И он добавил ужасные слова: «Ведь вы же не первый у нее были...»
Очевидно, он без малейшей снисходительности судил свою мать Подошли к моему подъезду, и вдруг он сказал:
— А не переменить ли мне профессию? Заняться таким делом, чтобы приходилось бывать на бирже... Нетрудно тогда объяснить, откуда у меня большие деньги.
— Берегитесь, не делайте этого! — сказал я. — Начнете играть на бирже — все потеряете.
Он с озабоченным видом уставился на тротуар.
— Да это я все из-за подоходного налога — вдруг инспектор начнет допытываться.
— Поймите же, это наличные деньги, безвестное богатство, положенное в сейфы, которые никто в мире, кроме вас, не имеет права вскрывать.
— Ну да, конечно. А все-таки...
Измучившись, я захлопнул дверь перед его носом.
ГЛАВА ПЯТНАДЦАТАЯ
Калез
В окно, о которое бьется муха, смотрю на оцепеневшие холмы.
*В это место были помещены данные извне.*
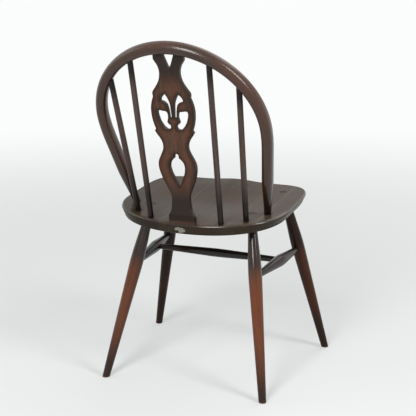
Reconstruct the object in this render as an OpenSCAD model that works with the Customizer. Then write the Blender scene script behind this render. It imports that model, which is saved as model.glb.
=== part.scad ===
// Hoop-back side chair with a pierced thistle splat, all in turned, bent and sawn hardwood.
// +Z is up, the sitter faces -Y, and the sitter's left is +X. Millimetres.
// Depths are measured from the line of the rear feet, and frame_shift then centres the chair.

/* [Seat] */
// Greatest width of the seat
seat_w = 440; // [410:1:460]
// Depth of the seat behind its widest line
seat_back_d = 168.5; // [150:0.5:180]
// Depth of the seat in front of its widest line
seat_front_d = 220; // [200:1:240]
// How far the widest line lies in front of the rear feet
seat_wide_at = 170; // [160:1:180]
// Height of the seat's top at its rear edge
seat_rear_h = 425; // [410:1:440]
// Height of the seat's top at its front edge
seat_front_h = 451; // [440:1:470]
// Thickness of the seat at its edge
seat_t = 25.4; // [23:0.1:30]
// Rise of the seat towards its two sides
seat_side_rise = 6.4; // [3:0.1:8]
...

Ветер с воем гонит тяжелые тучи, и тень их скользит по равнине. Вокруг — мертвая тишина, все застыло в ожидании первого раската грома. «Виноградники испугались», — сказала наша Мари в такой же вот угрюмый летний день, тридцать лет тому назад. Снова раскрыл тетрадь. Да, вон какой у меня теперь почерк. Наклоняюсь, внимательно всматриваюсь в торопливо набросанные буквы, в строчки, подчеркнутые ногтем. Я все-таки доведу до конца свои записи. Мне надо, обязательно надо все сказать. Теперь я знаю, кому предназначить свою исповедь. Только вот многое придется уничтожить, а иначе им не под силу будет выдержать. Иные страницы я и сам не могу перечесть спокойно. То и дело останавливаюсь, закрываю лицо руками. Вот человек, вот некий человек среди людей — вот я. Может быть, вас и тошнит от таких, как я, а все же я существую.
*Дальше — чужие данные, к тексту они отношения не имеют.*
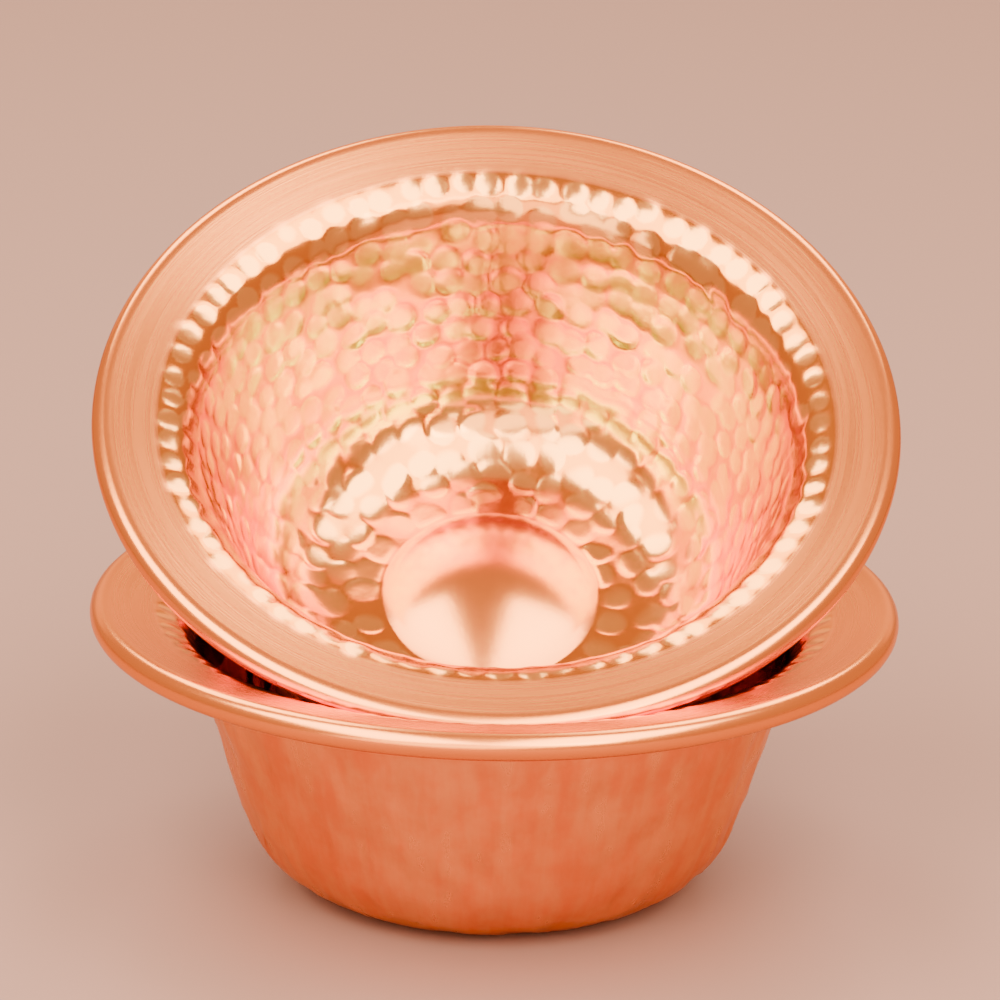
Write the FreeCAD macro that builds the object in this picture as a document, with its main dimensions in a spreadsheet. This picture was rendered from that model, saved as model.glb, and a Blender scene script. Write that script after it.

В ночь с тринадцатого на четырнадцатое июля, расставшись с Робером, я едва дотащился до своей комнаты, кое-как разделся, с трудом лег в постель. Какая-то неимоверная тяжесть навалилась мне на грудь, я задыхался, но, несмотря на жестокое удушье, не умер. Окно оставалось раскрытым. Будь я на пятом этаже, то... А если броситься со второго этажа, пожалуй, не убьешься, — только эта мысль и останавливала меня. Я едва мог протянуть руку и взять со столика пилюли, которые обычно мне помогают.
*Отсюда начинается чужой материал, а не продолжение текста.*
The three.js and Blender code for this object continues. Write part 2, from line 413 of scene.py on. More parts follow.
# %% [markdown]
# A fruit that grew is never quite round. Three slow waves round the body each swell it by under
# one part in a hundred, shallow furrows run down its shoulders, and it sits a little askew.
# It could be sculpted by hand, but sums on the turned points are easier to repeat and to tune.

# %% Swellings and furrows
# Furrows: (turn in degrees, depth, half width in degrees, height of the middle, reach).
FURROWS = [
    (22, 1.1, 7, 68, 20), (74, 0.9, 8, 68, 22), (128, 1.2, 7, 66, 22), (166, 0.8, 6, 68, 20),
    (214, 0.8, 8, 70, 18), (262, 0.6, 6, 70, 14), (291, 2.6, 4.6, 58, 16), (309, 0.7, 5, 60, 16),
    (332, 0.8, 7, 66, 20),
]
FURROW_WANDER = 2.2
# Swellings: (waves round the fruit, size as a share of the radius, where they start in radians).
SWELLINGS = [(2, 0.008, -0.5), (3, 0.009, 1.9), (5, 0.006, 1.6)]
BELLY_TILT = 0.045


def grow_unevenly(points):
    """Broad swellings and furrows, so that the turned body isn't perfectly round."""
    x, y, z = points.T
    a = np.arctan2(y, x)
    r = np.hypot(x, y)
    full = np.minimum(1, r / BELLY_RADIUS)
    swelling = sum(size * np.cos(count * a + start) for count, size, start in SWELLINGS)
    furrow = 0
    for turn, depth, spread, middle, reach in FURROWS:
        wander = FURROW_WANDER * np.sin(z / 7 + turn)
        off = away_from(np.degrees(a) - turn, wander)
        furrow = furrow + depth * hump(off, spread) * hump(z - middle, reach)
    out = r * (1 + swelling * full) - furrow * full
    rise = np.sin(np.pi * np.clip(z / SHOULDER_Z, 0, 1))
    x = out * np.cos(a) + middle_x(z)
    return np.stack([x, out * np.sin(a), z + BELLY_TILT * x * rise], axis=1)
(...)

На рассвете наконец услышали мой звонок. Привели врача, он сделал мне укол. Стало легче дышать. Мне предписана полная неподвижность. При жестокой боли мы становимся послушны, как малые дети, и я не смел пошевелиться. Отвратительный зловонный номер, безобразные обои, мерзкая мебель, праздничный гул и шум в день Четырнадцатого июля — ничто меня не удручало: боль стихла, а большего я не желал. Как-то вечером пожаловал Робер и с тех пор не показывался. Но мать его приходила каждый день, сразу после работы, и проводила у меня часа два; она оказывала мне кое-какие услуги, приносила почту (письма мне адресовывались «До востребования») — от родных не было ни одного письма.
Я не жаловался, был очень кроток, принимал все прописанные мне лекарства; когда я заговаривал с матерью Робера о наших с ним планах, она уклончиво отвечала, что это не к спеху, и переводила разговор на другую тему. Я вздыхал: «Как же не к спеху?» — и указывал на свою грудь.
— У моей мамы припадки бывали сильнее ваших, а прожила она до восьмидесяти лет.
Однажды утром мне стало гораздо лучше, давно уже я так хорошо себя не чувствовал. Я очень проголодался, но все, что мне подавали в этом семейном пансионе, было несъедобно. У меня явилась дерзкая мысль пойти позавтракать в маленьком ресторанчике на бульваре Сен-Жермен — мне нравилось, как там кормят. Да и драли там меньше, чем в других парижских ресторанах, куда я имел обыкновение заглядывать, — всегда я там садился за стол, боясь разориться, испытывал гнев и удивление, когда подавали счет.